In summary, a new phonetically enriched labeling method that differentiates pre-vocalic and post-vocalic consonants is proposed. The proposed method contributed significant improvement of synthesis quality in the unit selection based TTS system.
The proposed phone labeling method led unit selection to choose contextually accurate phone segments and minimized unit selection errors caused either by discrepancies between TTS front-end transcriptions and phone labels in the speech inventory or by lack of specificity in phoneme labels.
Embodiments within the scope of the present invention may also include computer-readable media for carrying or having computer-executable instructions or data structures stored thereon. Such computer-readable media can be any available media that can be accessed by a general purpose or special purpose computer. By way of example, and not limitation, such computer-readable media can comprise RAM, ROM, EEPROM, CD-ROM or other optical disk storage, magnetic disk storage or other magnetic storage devices, or any other medium which can be used to carry or store desired program code means in the form of computer-executable instructions or data structures. When information is transferred or provided over a network or another communications connection (either hardwired, wireless, or combination thereof to a computer, the computer properly views the connection as a computer-readable medium. Thus, any such connection is properly termed a computer-readable medium. Combinations of the above should also be included within the scope of the computer-readable media.
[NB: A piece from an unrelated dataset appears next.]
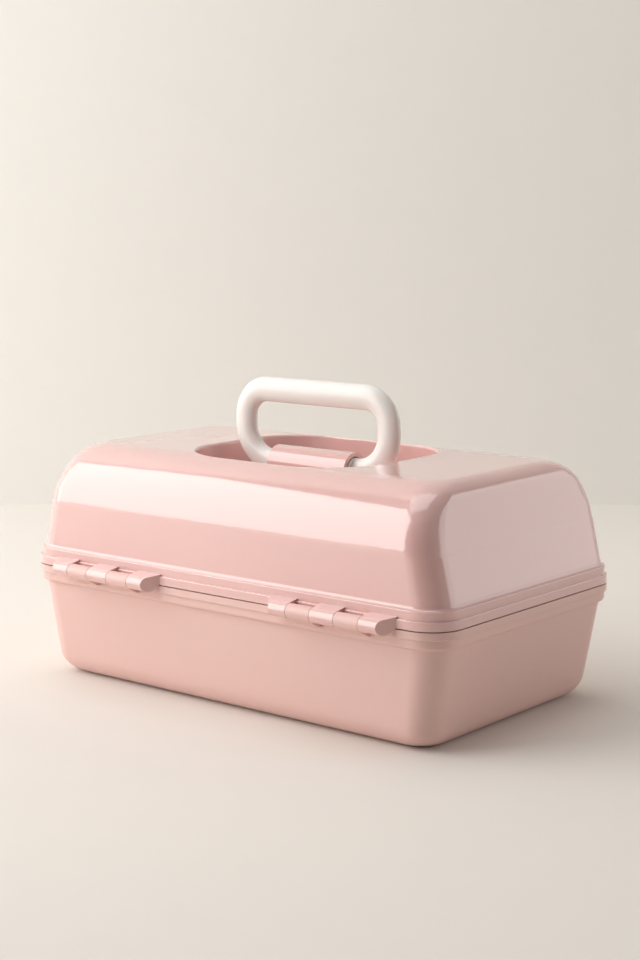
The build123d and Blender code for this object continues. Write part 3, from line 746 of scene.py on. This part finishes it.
def quad(name, corners, material):
    mesh = bpy.data.meshes.new(name)
    mesh.from_pydata([tuple(corner) for corner in corners], [], [(0, 1, 2, 3)])
    mesh.materials.append(material)
    sheet = bpy.data.objects.new(name, mesh)
    scene.collection.objects.link(sheet)


def standing(foot, side, height):
    # corners of an upright sheet, in turn from the lower left of its front
    up = Vector((0, 0, height))
    return [foot + side, foot - side, foot - side + up, foot + side + up]


def paperMaterial(name, colour, paper, clearFrom=None):
    # grained paper, see-through from behind or to the camera where that is asked
    material, tree, shader = newMaterial(name)
    make = tree.nodes.new
    link = tree.links.new
    place = make("ShaderNodeTexCoord")
    grain = make("ShaderNodeTexNoise")
    grain.inputs["Scale"].default_value = paper["grainScale"]
    grain.inputs["Detail"].default_value = paper["grainDetail"]
    value = make("ShaderNodeMapRange")
    value.inputs["To Min"].default_value = paper["dark"]
    value.inputs["To Max"].default_value = paper["pale"]
    tint = make("ShaderNodeHueSaturation")
    tint.inputs["Color"].default_value = colour
    shader.inputs["Roughness"].default_value = paper["roughness"]
    link(place.outputs["Object"], grain.inputs["Vector"])
    link(grain.outputs["Fac"], value.inputs["Value"])
    link(value.outputs["Result"], tint.inputs["Value"])
    link(tint.outputs["Color"], shader.inputs["Base Color"])
    if clearFrom:
        facts = {
            "behind": ("ShaderNodeNewGeometry", "Backfacing"),
            "camera": ("ShaderNodeLightPath", "Is Camera Ray"),
        }
        kind, output = facts[clearFrom]
        clear = make("ShaderNodeBsdfTransparent")
        mix = make("ShaderNodeMixShader")
        link(make(kind).outputs[output], mix.inputs[0])
        link(shader.outputs[0], mix.inputs[1])
        link(clear.outputs[0], mix.inputs[2])
        link(mix.outputs[0], tree.nodes["Material Output"].inputs["Surface"])
    return material


reach = studio["reach"]
quad(
    "floor",
    [(-reach, -reach, 0), (reach, -reach, 0), (reach, reach, 0), (-reach, reach, 0)],
    paperMaterial("floorPaper", studio["floorColour"], studio["paper"]),
)
quad(
    "wall",
    standing(away * studio["wallBehind"], left * reach, studio["wallHeight"]),
    paperMaterial("wallPaper", studio["wallColour"], studio["paper"], "behind"),
)
quad(
    "roomShade",
    standing(away * -shade["distance"], left * -shade["halfWidth"], shade["height"]),
    paperMaterial("roomShade", shade["colour"], shade["paper"], "camera"),
)

# each lamp: steps to the left, away from the camera and up, its width and height, and its power
lamps = {
    "softboxLeft": {
        "at": (1.35, -0.1, 0.74),
        "size": (1.35, 1.6),
        "power": 24,
        "colour": (1.0, 0.995, 0.985),
    },
    "topLamp": {
        "at": (0.3, 0.1, 1.9),
        "size": (1.4, 1.4),
        "power": 10.5,
        "colour": (1.0, 1.0, 0.99),
    },
    "cardRight": {
        "at": (-1.5, 0.3, 0.44),
        "size": (1.9, 0.95),
        "power": 8.2,
        "colour": (1.0, 1.0, 1.0),
    },
}
lampAim = Vector((0, 0, 0.09))
room = {"colour": srgb(243, 240, 236), "strength": 0.31}


def addLamp(name, spec):
    data = bpy.data.lights.new(name, "AREA")
    data.shape = "RECTANGLE"
    data.size, data.size_y = spec["size"]
    data.energy = spec["power"]
    data.color = spec["colour"]
    lamp = bpy.data.objects.new(name, data)
    scene.collection.objects.link(lamp)
    across, deep, up = spec["at"]
    lamp.location = left * across + away * deep + Vector((0, 0, up))
    toCase = lampAim - lamp.location
    lamp.rotation_mode = "QUATERNION"
    lamp.rotation_quaternion = toCase.to_track_quat("-Z", "Y")


for name, spec in lamps.items():
    addLamp(name, spec)

world = bpy.data.worlds.new("room")
scene.world = world
world.use_nodes = True
worldLook = world.node_tree.nodes["Background"]
worldLook.inputs["Color"].default_value = room["colour"]
worldLook.inputs["Strength"].default_value = room["strength"]

scene.view_settings.view_transform = "Standard"
print("studio lit")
Computer-executable instructions include, for example, instructions and data which cause a general purpose computer, special purpose computer, or special purpose processing device to perform a certain function or group of functions. Computer-executable instructions also include program modules that are executed by computers in stand-alone or network environments. Generally, program modules include routines, programs, objects, components, and data structures, etc. that perform particular tasks or implement particular abstract data types. Computer-executable instructions, associated data structures, and program modules represent examples of the program code means for executing steps of the methods disclosed herein. The particular sequence of such executable instructions or associated data structures represents examples of corresponding acts for implementing the functions described in such steps.
Those of skill in the art will appreciate that other embodiments of the invention may be practiced in network computing environments with many types of computer system configurations, including personal computers, hand-held devices, multi-processor systems, microprocessor-based or programmable consumer electronics, network PCs, minicomputers, mainframe computers, and the like. Embodiments may also be practiced in distributed computing environments where tasks are performed by local and remote processing devices that are linked (either by hardwired links, wireless links, or by a combination thereof through a communications network. In a distributed computing environment, program modules may be located in both local and remote memory storage devices.
Although the above description may contain specific details, they should not be construed as limiting the claims in any way. Other configurations of the described embodiments of the invention are part of the scope of this invention. For example, another embodiment may comprise a synthesized speech signal generated from the methods disclosed herein. An author or animated entity such as a human or animal may also utilize a synthesized speech signal as disclosed herein. Further there is clearly no restriction on languages and although English was discussed here, the principles of the invention may apply to any language. Accordingly, the appended claims and their legal equivalents should only define the invention, rather than any specific examples given.